▶ [Aim of the exercise]:
Write out the listing in full, matching it word for word.

▶ [Stored data]:
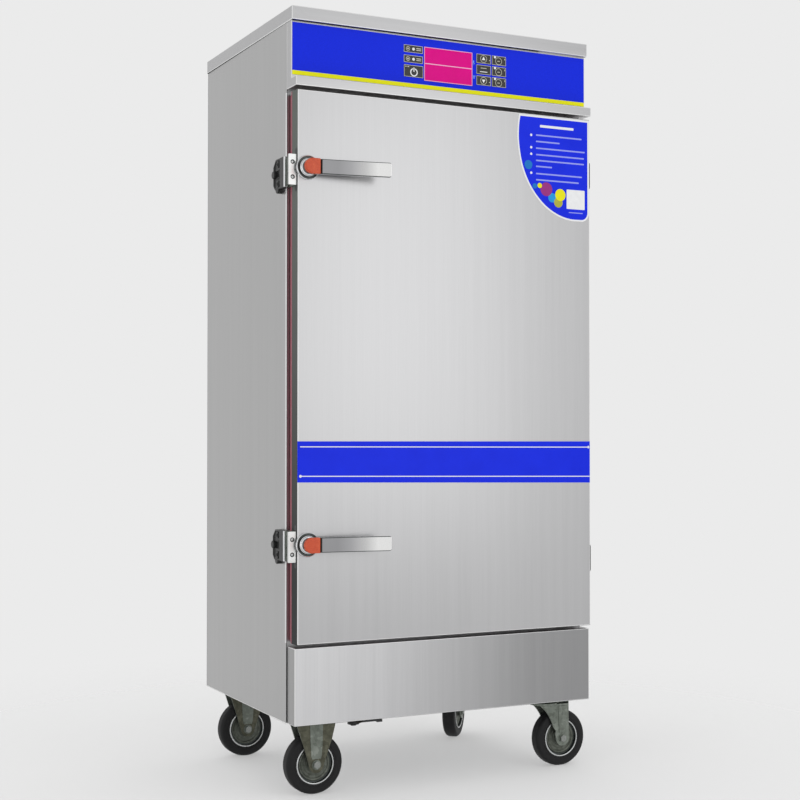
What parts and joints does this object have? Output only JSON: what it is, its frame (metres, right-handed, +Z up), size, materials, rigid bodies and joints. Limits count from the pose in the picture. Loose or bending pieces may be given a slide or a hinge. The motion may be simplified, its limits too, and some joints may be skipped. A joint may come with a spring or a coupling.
{
  "type": "bun steamer cabinet",
  "caption": "Tall stainless steam cabinet for trays of buns, with a hinged door, lever latches, a control panel, a water tank with a heater, and casters.",
  "frame": {"origin": "on the floor, below the middle of the bounding box", "axes": "+Z up, +Y from the door to the rear panel, +X to the right of someone who faces the door"},
  "size_m": [0.7414, 0.6176, 1.6],
  "materials": {
    "outer_steel": "brushed",
    "side_steel": "brushed",
    "inner_steel": "satin",
    "zinc_steel": "zinc plated",
    "chrome": "polished",
    "black_casting": "black enamel",
    "blue_film": "smooth film",
    "magenta_window": "smooth",
    "key_black": "matte",
    "orange_plastic": "smooth",
    "red_silicone": "matte",
    "black_rubber": "matte",
    "mineral_wool": "fibrous",
    "board_green": "matte",
    "brass": "machined",
    "black_plastic": "matte"
  },
  "bodies": {
    "cabinet": {"side_panel_left": "side_steel", "side_panel_right": "side_steel", "rear_panel": "side_steel", "base_pan": "inner_steel", "top_cover": "outer_steel", "face_frame": "outer_steel", "header_housing": "outer_steel", "plinth_panel": "outer_steel", "chamber_liner": "inner_steel", "insulation": "mineral_wool", "tray_rack_left": "inner_steel", "tray_rack_right": "inner_steel", "water_tank": "inner_steel", "tank_cover": "inner_steel", "heating_element": "zinc_steel", "float_box": "inner_steel", "drain_valve": "brass", "steam_vent": "inner_steel", "cable_gland": "black_plastic", "control_film": "blue_film", "display_window": "magenta_window", "control_board": "board_green", "latch_keeper_upper": "black_casting", "latch_keeper_lower": "black_casting", "hinge_bracket_upper": "black_casting", "hinge_bracket_lower": "black_casting", "rigid_fork_front": "zinc_steel", "rigid_fork_rear": "zinc_steel", "swivel_plate_front": "zinc_steel", "swivel_plate_rear": "zinc_steel"},
    "door": {"door_skin": "outer_steel", "door_pan": "inner_steel", "door_gasket": "red_silicone", "latch_case_upper": "chrome", "latch_case_lower": "chrome", "hinge_leaf_upper": "black_casting", "hinge_leaf_lower": "black_casting"},
    "handle_upper": {"handle_lever_upper": "chrome", "handle_cap_upper": "orange_plastic"},
    "handle_lower": {"handle_lever_lower": "chrome", "handle_cap_lower": "orange_plastic"},
    "swivel_front": {"swivel_fork_front": "zinc_steel"},
    "swivel_rear": {"swivel_fork_rear": "zinc_steel"},
    "wheel_left_front": {"hub_left_front": "zinc_steel", "tyre_left_front": "black_rubber"},
    "wheel_left_rear": {"hub_left_rear": "zinc_steel", "tyre_left_rear": "black_rubber"},
    "wheel_right_front": {"hub_right_front": "zinc_steel", "tyre_right_front": "black_rubber"},
    "wheel_right_rear": {"hub_right_rear": "zinc_steel", "tyre_right_rear": "black_rubber"},
    "key_up": {"key_up": "key_black"},
    "key_set": {"key_set": "key_black"},
    "key_down": {"key_down": "key_black"},
    "key_function_1": {"key_function_1": "key_black"},
    "key_function_2": {"key_function_2": "key_black"},
    "key_function_3": {"key_function_3": "key_black"},
    "key_power": {"key_power": "key_black"},
    "drain_lever": {"drain_lever": "black_plastic"},
    "float": {"float": "brass"}
  },
  "joints": [
    {"name": "door_swing", "type": "hinge", "parent": "cabinet", "child": "door", "pos_m": [0.35177, -0.21715, 0.8845], "axis": [0, 0, 1], "range_deg": [0, 180]},
    {"name": "handle_upper_turn", "type": "hinge", "parent": "door", "child": "handle_upper", "pos_m": [-0.33123, -0.26115, 1.271], "axis": [0, -1, 0], "range_deg": [0, 90]},
    {"name": "handle_lower_turn", "type": "hinge", "parent": "door", "child": "handle_lower", "pos_m": [-0.33123, -0.26115, 0.517], "axis": [0, -1, 0], "range_deg": [0, 90]},
    {"name": "swivel_front_turn", "type": "hinge", "parent": "cabinet", "child": "swivel_front", "pos_m": [0.27077, -0.17515, 0.14], "axis": [0, 0, 1], "continuous": true},
    {"name": "swivel_rear_turn", "type": "hinge", "parent": "cabinet", "child": "swivel_rear", "pos_m": [0.27077, 0.22485, 0.14], "axis": [0, 0, 1], "continuous": true},
    {"name": "wheel_left_front_spin", "type": "hinge", "parent": "cabinet", "child": "wheel_left_front", "pos_m": [-0.28323, -0.17515, 0.06196], "axis": [0, 1, 0], "continuous": true},
    {"name": "wheel_left_rear_spin", "type": "hinge", "parent": "cabinet", "child": "wheel_left_rear", "pos_m": [-0.28323, 0.22485, 0.06196], "axis": [0, 1, 0], "continuous": true},
    {"name": "wheel_right_front_spin", "type": "hinge", "parent": "swivel_front", "child": "wheel_right_front", "pos_m": [0.30877, -0.17515, 0.06196], "axis": [0, 1, 0], "continuous": true},
    {"name": "wheel_right_rear_spin", "type": "hinge", "parent": "swivel_rear", "child": "wheel_right_rear", "pos_m": [0.24554, 0.19643, 0.06196], "axis": [0.7478, -0.6639, 0], "continuous": true},
    {"name": "key_up_press", "type": "slide", "parent": "cabinet", "child": "key_up", "axis": [0, 1, 0], "range_m": [0, 0.0008], "stiffness_N_per_m": 500},
    {"name": "key_set_press", "type": "slide", "parent": "cabinet", "child": "key_set", "axis": [0, 1, 0], "range_m": [0, 0.0008], "stiffness_N_per_m": 500},
    {"name": "key_down_press", "type": "slide", "parent": "cabinet", "child": "key_down", "axis": [0, 1, 0], "range_m": [0, 0.0008], "stiffness_N_per_m": 500},
    {"name": "key_function_1_press", "type": "slide", "parent": "cabinet", "child": "key_function_1", "axis": [0, 1, 0], "range_m": [0, 0.0008], "stiffness_N_per_m": 500},
    {"name": "key_function_2_press", "type": "slide", "parent": "cabinet", "child": "key_function_2", "axis": [0, 1, 0], "range_m": [0, 0.0008], "stiffness_N_per_m": 500},
    {"name": "key_function_3_press", "type": "slide", "parent": "cabinet", "child": "key_function_3", "axis": [0, 1, 0], "range_m": [0, 0.0008], "stiffness_N_per_m": 500},
    {"name": "key_power_press", "type": "slide", "parent": "cabinet", "child": "key_power", "axis": [0, 1, 0], "range_m": [0, 0.0008], "stiffness_N_per_m": 500},
    {"name": "drain_lever_turn", "type": "hinge", "parent": "cabinet", "child": "drain_lever", "pos_m": [-0.17623, -0.14215, 0.129], "axis": [0, 0, -1], "range_deg": [0, 90]},
    {"name": "float_swing", "type": "hinge", "parent": "cabinet", "child": "float", "pos_m": [0.28377, 0.22885, 0.287], "axis": [-1, 0, 0], "range_deg": [0, 20]}
  ]
}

▶ [Task result]:
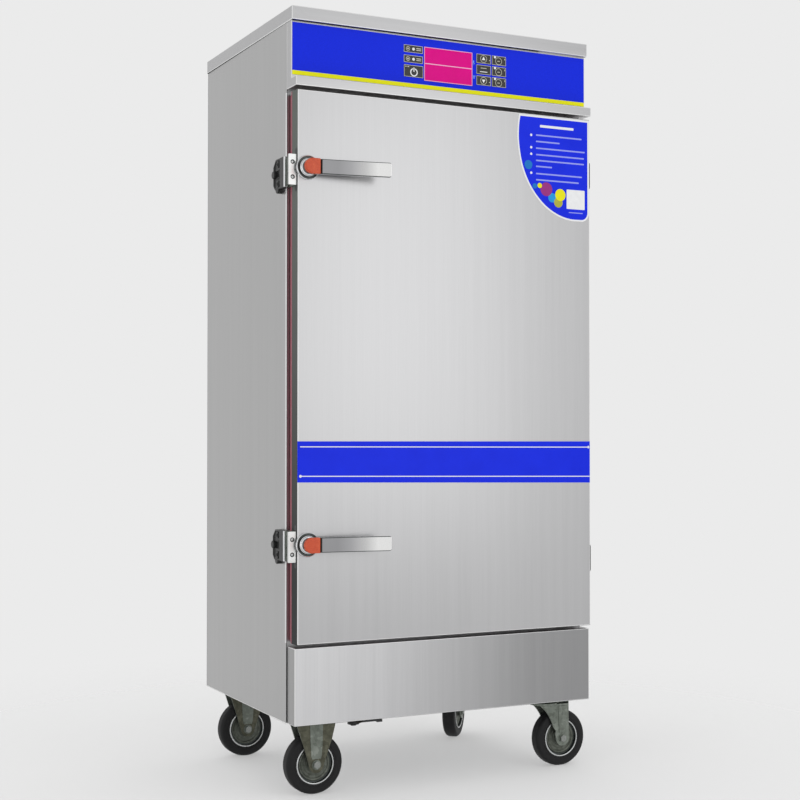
What parts and joints does this object have? Output only JSON: what it is, its frame (metres, right-handed, +Z up), size, materials, rigid bodies and joints. Limits count from the pose in the picture. Loose or bending pieces may be given a slide or a hinge. The motion may be simplified, its limits too, and some joints may be skipped. A joint may come with a spring or a coupling.
{
  "type": "bun steamer cabinet",
  "caption": "Tall stainless steam cabinet for trays of buns, with a hinged door, lever latches, a control panel, a water tank with a heater, and casters.",
  "frame": {"origin": "on the floor, below the middle of the bounding box", "axes": "+Z up, +Y from the door to the rear panel, +X to the right of someone who faces the door"},
  "size_m": [0.7414, 0.6176, 1.6],
  "materials": {
    "outer_steel": "brushed",
    "side_steel": "brushed",
    "inner_steel": "satin",
    "zinc_steel": "zinc plated",
    "chrome": "polished",
    "black_casting": "black enamel",
    "blue_film": "smooth film",
    "magenta_window": "smooth",
    "key_black": "matte",
    "orange_plastic": "smooth",
    "red_silicone": "matte",
    "black_rubber": "matte",
    "mineral_wool": "fibrous",
    "board_green": "matte",
    "brass": "machined",
    "black_plastic": "matte"
  },
  "bodies": {
    "cabinet": {"side_panel_left": "side_steel", "side_panel_right": "side_steel", "rear_panel": "side_steel", "base_pan": "inner_steel", "top_cover": "outer_steel", "face_frame": "outer_steel", "header_housing": "outer_steel", "plinth_panel": "outer_steel", "chamber_liner": "inner_steel", "insulation": "mineral_wool", "tray_rack_left": "inner_steel", "tray_rack_right": "inner_steel", "water_tank": "inner_steel", "tank_cover": "inner_steel", "heating_element": "zinc_steel", "float_box": "inner_steel", "drain_valve": "brass", "steam_vent": "inner_steel", "cable_gland": "black_plastic", "control_film": "blue_film", "display_window": "magenta_window", "control_board": "board_green", "latch_keeper_upper": "black_casting", "latch_keeper_lower": "black_casting", "hinge_bracket_upper": "black_casting", "hinge_bracket_lower": "black_casting", "rigid_fork_front": "zinc_steel", "rigid_fork_rear": "zinc_steel", "swivel_plate_front": "zinc_steel", "swivel_plate_rear": "zinc_steel"},
    "door": {"door_skin": "outer_steel", "door_pan": "inner_steel", "door_gasket": "red_silicone", "latch_case_upper": "chrome", "latch_case_lower": "chrome", "hinge_leaf_upper": "black_casting", "hinge_leaf_lower": "black_casting"},
    "handle_upper": {"handle_lever_upper": "chrome", "handle_cap_upper": "orange_plastic"},
    "handle_lower": {"handle_lever_lower": "chrome", "handle_cap_lower": "orange_plastic"},
    "swivel_front": {"swivel_fork_front": "zinc_steel"},
    "swivel_rear": {"swivel_fork_rear": "zinc_steel"},
    "wheel_left_front": {"hub_left_front": "zinc_steel", "tyre_left_front": "black_rubber"},
    "wheel_left_rear": {"hub_left_rear": "zinc_steel", "tyre_left_rear": "black_rubber"},
    "wheel_right_front": {"hub_right_front": "zinc_steel", "tyre_right_front": "black_rubber"},
    "wheel_right_rear": {"hub_right_rear": "zinc_steel", "tyre_right_rear": "black_rubber"},
    "key_up": {"key_up": "key_black"},
    "key_set": {"key_set": "key_black"},
    "key_down": {"key_down": "key_black"},
    "key_function_1": {"key_function_1": "key_black"},
    "key_function_2": {"key_function_2": "key_black"},
    "key_function_3": {"key_function_3": "key_black"},
    "key_power": {"key_power": "key_black"},
    "drain_lever": {"drain_lever": "black_plastic"},
    "float": {"float": "brass"}
  },
  "joints": [
    {"name": "door_swing", "type": "hinge", "parent": "cabinet", "child": "door", "pos_m": [0.35177, -0.21715, 0.8845], "axis": [0, 0, 1], "range_deg": [0, 180]},
    {"name": "handle_upper_turn", "type": "hinge", "parent": "door", "child": "handle_upper", "pos_m": [-0.33123, -0.26115, 1.271], "axis": [0, -1, 0], "range_deg": [0, 90]},
    {"name": "handle_lower_turn", "type": "hinge", "parent": "door", "child": "handle_lower", "pos_m": [-0.33123, -0.26115, 0.517], "axis": [0, -1, 0], "range_deg": [0, 90]},
    {"name": "swivel_front_turn", "type": "hinge", "parent": "cabinet", "child": "swivel_front", "pos_m": [0.27077, -0.17515, 0.14], "axis": [0, 0, 1], "continuous": true},
    {"name": "swivel_rear_turn", "type": "hinge", "parent": "cabinet", "child": "swivel_rear", "pos_m": [0.27077, 0.22485, 0.14], "axis": [0, 0, 1], "continuous": true},
    {"name": "wheel_left_front_spin", "type": "hinge", "parent": "cabinet", "child": "wheel_left_front", "pos_m": [-0.28323, -0.17515, 0.06196], "axis": [0, 1, 0], "continuous": true},
    {"name": "wheel_left_rear_spin", "type": "hinge", "parent": "cabinet", "child": "wheel_left_rear", "pos_m": [-0.28323, 0.22485, 0.06196], "axis": [0, 1, 0], "continuous": true},
    {"name": "wheel_right_front_spin", "type": "hinge", "parent": "swivel_front", "child": "wheel_right_front", "pos_m": [0.30877, -0.17515, 0.06196], "axis": [0, 1, 0], "continuous": true},
    {"name": "wheel_right_rear_spin", "type": "hinge", "parent": "swivel_rear", "child": "wheel_right_rear", "pos_m": [0.24554, 0.19643, 0.06196], "axis": [0.7478, -0.6639, 0], "continuous": true},
    {"name": "key_up_press", "type": "slide", "parent": "cabinet", "child": "key_up", "axis": [0, 1, 0], "range_m": [0, 0.0008], "stiffness_N_per_m": 500},
    {"name": "key_set_press", "type": "slide", "parent": "cabinet", "child": "key_set", "axis": [0, 1, 0], "range_m": [0, 0.0008], "stiffness_N_per_m": 500},
    {"name": "key_down_press", "type": "slide", "parent": "cabinet", "child": "key_down", "axis": [0, 1, 0], "range_m": [0, 0.0008], "stiffness_N_per_m": 500},
    {"name": "key_function_1_press", "type": "slide", "parent": "cabinet", "child": "key_function_1", "axis": [0, 1, 0], "range_m": [0, 0.0008], "stiffness_N_per_m": 500},
    {"name": "key_function_2_press", "type": "slide", "parent": "cabinet", "child": "key_function_2", "axis": [0, 1, 0], "range_m": [0, 0.0008], "stiffness_N_per_m": 500},
    {"name": "key_function_3_press", "type": "slide", "parent": "cabinet", "child": "key_function_3", "axis": [0, 1, 0], "range_m": [0, 0.0008], "stiffness_N_per_m": 500},
    {"name": "key_power_press", "type": "slide", "parent": "cabinet", "child": "key_power", "axis": [0, 1, 0], "range_m": [0, 0.0008], "stiffness_N_per_m": 500},
    {"name": "drain_lever_turn", "type": "hinge", "parent": "cabinet", "child": "drain_lever", "pos_m": [-0.17623, -0.14215, 0.129], "axis": [0, 0, -1], "range_deg": [0, 90]},
    {"name": "float_swing", "type": "hinge", "parent": "cabinet", "child": "float", "pos_m": [0.28377, 0.22885, 0.287], "axis": [-1, 0, 0], "range_deg": [0, 20]}
  ]
}